Energy
0

China Cannot Resist $30 Oil

China Cannot Resist $30 Oil
China Cannot Resist $30 Oil

Last month’s plunge in crude to $30 a barrel proved too much of a bargain for China to turn down, even as its economy lurches toward the weakest growth in a generation.

Chinese companies booked tankers to collect more West African crude in February than in any single month since at least 2011, data from the physical shipping market collated by Bloomberg show, Bloomberg reported.

It also increased its purchases of oil from producers in the North Sea and Russia. The voyages are all thousands of kilometers farther than the Middle East, which supplies most to the Asian country. Oil has plunged this year amid signs that China’s economy is slowing. The nation’s growth will slow to 6.5% this year, the weakest since 1990, according to forecasts and government data compiled by Bloomberg.

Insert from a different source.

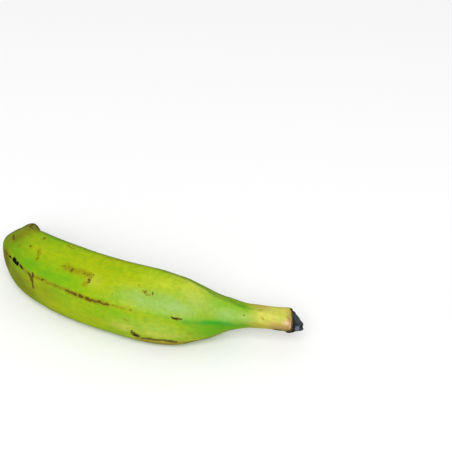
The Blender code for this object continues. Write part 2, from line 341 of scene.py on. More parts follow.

China shipped four vessels of North Sea crude in January, compared with nine in the whole of 2015, ship-tracking data show. In addition to three supertankers of Forties crude, the country also bought 1 million barrels of Norwegian Ekofisk crude, the first time it has done so in seven months.

This month’s shipments are part of a bigger trend, too. China imported a record volume of crude in December as the nation’s refineries boost runs to meet growing demand for gasoline in the world’s biggest automobile market and naphtha, an oil derivative used in the petrochemicals industry.

Shipping rates for very large crude carriers to haul oil from West Africa to China dropped to $24.44 a ton last week, the lowest since October. Exports of West African crude to all Asian countries, including India, Taiwan and Indonesia, are set to rise to 2.14 million barrels a day in February. That compares with 1.95 million in January and will be the highest in four years.